Do you feel the images of perfection that surrounded you growing up feed into the work?

I’m from Liverpool and I think there are hyper-representational ways that women relate to the image somewhere like Liverpool, but it’s also really savvy. We’re not unaware of how problematic our relationship with representational images is. There are clichés but it’s a very dogmatic relationship. Where I grew up there’s almost a drag element but at the same time there is a fascinating way that female communities are built—it’s the combination of heightened images of women and the savvy relationship of how they function and how they’re reperformed by women.

I’m thirty-three and I’m really interested in how even younger artists are working.

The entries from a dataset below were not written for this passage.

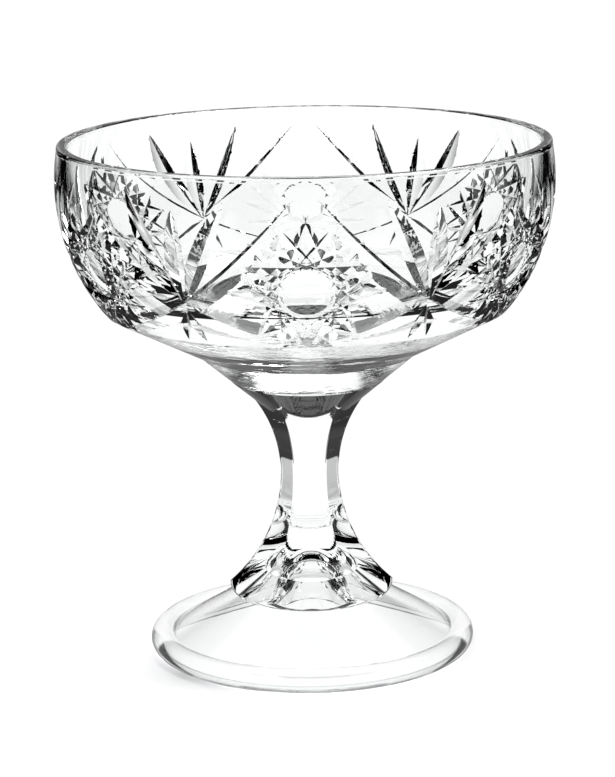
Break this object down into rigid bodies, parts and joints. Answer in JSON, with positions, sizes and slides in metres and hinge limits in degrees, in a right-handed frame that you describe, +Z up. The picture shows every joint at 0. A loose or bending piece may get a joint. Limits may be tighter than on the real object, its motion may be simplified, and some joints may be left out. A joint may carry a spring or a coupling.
{
  "type": "trifle bowl",
  "caption": "Footed trifle bowl in clear pressed crystal, cut with diamonds, fans and hobstars, on a faceted stem and a hollow round foot.",
  "frame": {"origin": "middle of the foot's contact ring, on the surface that the bowl stands on", "axes": "+Z up along the stem, through the middle of the rim; -Y towards the viewer of the picture, facing the middle of a diamond"},
  "size_m": [0.2052, 0.2052, 0.2164],
  "materials": {
    "pressed_crystal": "polished",
    "clear_bond": "clear"
  },
  "bodies": {
    "root": {"bowl": "pressed_crystal", "bond_film": "clear_bond", "pedestal": "pressed_crystal"}
  },
  "joints": []
}
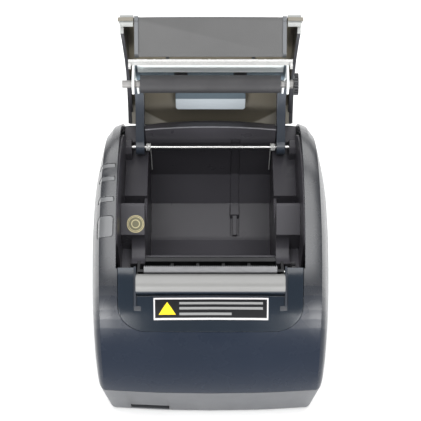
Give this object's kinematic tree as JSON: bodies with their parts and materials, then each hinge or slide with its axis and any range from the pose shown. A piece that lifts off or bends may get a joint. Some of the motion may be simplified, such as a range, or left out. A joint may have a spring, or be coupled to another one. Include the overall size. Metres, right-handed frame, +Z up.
{
  "type": "receipt printer",
  "caption": "Receipt printer for 80 mm paper with a rounded housing, hinged lid carrying the platen roller, cutter cover with tear bar, side buttons and a wide paper bay.",
  "frame": {"origin": "centre of the open printer's bounding box, on the surface that its feet stand on", "axes": "+Z up, front of the printer towards -Y, +X to the right as seen from the front; stored with the lid open"},
  "size_m": [0.148, 0.1922, 0.1984],
  "materials": {
    "shell": "satin dark blue-grey moulded plastic",
    "base": "fine-grained dark grey moulded plastic",
    "tub": "smooth black moulded plastic",
    "chute": "fine-grained mid grey moulded plastic",
    "arm": "dark navy moulded plastic",
    "roller": "ground rubber sleeve",
    "foot": "soft rubber",
    "steel": "bright drawn and ground steel",
    "bracket": "zinc-plated pressed steel",
    "gear": "black acetal",
    "board": "green solder mask",
    "motor": "plated steel can",
    "lens": "smoked clear plastic",
    "label": "printed black film with plain pale bars",
    "sticker": "dull gold foil with plain rings",
    "port_plastic": "black plastic",
    "port_metal": "tinned steel shell"
  },
  "bodies": {
    "body": {"top_cover": "shell", "side_case": "shell", "connector_panel": "shell", "base_tray": "base", "paper_tub": "tub", "near_end_sensor": "tub", "foot_front_left": "foot", "foot_front_right": "foot", "foot_rear_left": "foot", "foot_rear_right": "foot", "hinge_rod": "steel", "hinge_spring_left": "steel", "hinge_spring_right": "steel", "tear_bar": "steel", "head_spring_left": "steel", "head_spring_right": "steel", "head_spring_beam": "steel", "large_idler_post": "steel", "small_idler_post": "steel", "base_screw_1": "steel", "base_screw_2": "steel", "base_screw_3": "steel", "base_screw_4": "steel", "mechanism_frame": "gear", "main_board": "board", "control_board": "board", "feed_motor": "motor", "cutter_motor": "motor", "power_window": "lens", "error_window": "lens", "paper_window": "lens", "round_sticker": "sticker", "dc_inlet": "port_plastic", "power_switch_housing": "port_plastic", "drawer_port": "port_metal", "lan_port": "port_metal", "usb_port": "port_metal"},
    "lid": {"lid_shell": "shell", "lid_chute": "chute", "lid_arm_left": "arm", "lid_arm_right": "arm", "platen_bracket": "bracket", "fixed_blade": "steel", "platen_bush_left": "steel", "platen_bush_right": "steel", "roll_damper": "bracket"},
    "platen": {"platen_rubber": "roller", "platen_shaft": "steel", "platen_gear": "gear"},
    "large_idler_body": {"large_idler": "gear"},
    "small_idler_body": {"small_idler": "gear"},
    "feed_pinion_body": {"feed_pinion": "gear"},
    "cutter_gear_body": {"cutter_gear": "gear"},
    "cutter_pinion_body": {"cutter_pinion": "gear"},
    "blade": {"moving_blade": "steel"},
    "head": {"print_head": "gear"},
    "button": {"feed_button": "shell"},
    "cover": {"cutter_cover": "shell", "label_plate": "label"},
    "rocker": {"power_rocker": "port_plastic"}
  },
  "joints": [
    {"name": "lid_hinge", "type": "hinge", "parent": "body", "child": "lid", "pos_m": [0, 0.0599, 0.086], "axis": [1, 0, 0], "range_deg": [0, 81.9], "stiffness_Nm_per_rad": 0.03, "springref_deg": -17.19},
    {"name": "platen_spin", "type": "hinge", "parent": "lid", "child": "platen", "pos_m": [0, 0.05003, 0.16671], "axis": [1, 0, 0], "continuous": true},
    {"name": "large_idler_spin", "type": "hinge", "parent": "body", "child": "large_idler_body", "pos_m": [0, -0.04913, 0.07464], "axis": [1, 0, 0], "continuous": true},
    {"name": "small_idler_spin", "type": "hinge", "parent": "body", "child": "small_idler_body", "pos_m": [0, -0.0349, 0.0846], "axis": [1, 0, 0], "continuous": true},
    {"name": "feed_pinion_spin", "type": "hinge", "parent": "body", "child": "feed_pinion_body", "pos_m": [0, -0.0491, 0.0587], "axis": [1, 0, 0], "continuous": true},
    {"name": "cutter_gear_turn", "type": "hinge", "parent": "body", "child": "cutter_gear_body", "pos_m": [0, -0.0552, 0.08], "axis": [1, 0, 0], "range_deg": [0, 181]},
    {"name": "cutter_pinion_turn", "type": "hinge", "parent": "body", "child": "cutter_pinion_body", "pos_m": [0, -0.0532, 0.06729], "axis": [1, 0, 0], "range_deg": [-440, 1]},
    {"name": "blade_slide", "type": "slide", "parent": "body", "child": "blade", "axis": [0, 1, 0], "range_m": [0, 0.008]},
    {"name": "head_pivot", "type": "hinge", "parent": "body", "child": "head", "pos_m": [0, -0.0293, 0.073], "axis": [1, 0, 0], "range_deg": [0, 1.2], "stiffness_Nm_per_rad": 4, "springref_deg": -1.72},
    {"name": "feed_button_press", "type": "slide", "parent": "body", "child": "button", "axis": [0, 0, -1], "range_m": [0, 0.001], "stiffness_N_per_m": 300, "springref_m": -0.0008},
    {"name": "cutter_cover_lift", "type": "slide", "parent": "body", "child": "cover", "axis": [0, -0.7071, 0.7071], "range_m": [0, 0.012]},
    {"name": "power_rocker_tilt", "type": "hinge", "parent": "body", "child": "rocker", "pos_m": [-0.0395, -0.0827, 0.0081], "axis": [0, 0, 1], "range_deg": [0, 14]}
  ],
  "couplings": [
    {"joint": "small_idler_spin", "follows": "large_idler_spin", "ratio": -1.875},
    {"joint": "feed_pinion_spin", "follows": "large_idler_spin", "ratio": -2.5},
    {"joint": "cutter_pinion_turn", "follows": "blade_slide", "rad_per_m": -942.48},
    {"joint": "cutter_gear_turn", "follows": "blade_slide", "rad_per_m": 392.7}
  ]
}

There’s a really intense relationship and awareness of your own image. Someone like Donna Haraway would talk about this, we’re already within technology so we can’t be outside of these things.

Kate Cooper, Ways to Scale, 2017

Your new work also looks at animals from the cephalopod group who can alter their genetic make-up. Where did this idea begin?

It feels like Paul B. Preciado territory, hacking your own body and how you can be between genders or move between things. I liked this as a speculative position. In the work there is a hacking element of taking models and working with them and reinserting them in my images. I don’t know what their intended use is, but it’s not what I’m working with them for. A lot of the models are purchased and then I bring them into various programmes.

Can you tell me a bit about your use of space? Your figures are often isolated, from other figures but also from any sense of a solid world around them. The physical space that the pieces are shown in also often plays into the works.

There’s a very physical, sculptural element to the work. I don’t tend to make films with the intention of them being shown on their own but within this environment. I think a lot about how stuff is presented and institutional modes of display. Some of my early experiences of going to the Tate in Liverpool were combined with going to the designer concept stores in Liverpool. Those two things are synonymous with each other. Working on the scale of advertising is also important to how the work is presented, with these female representations who are larger than life.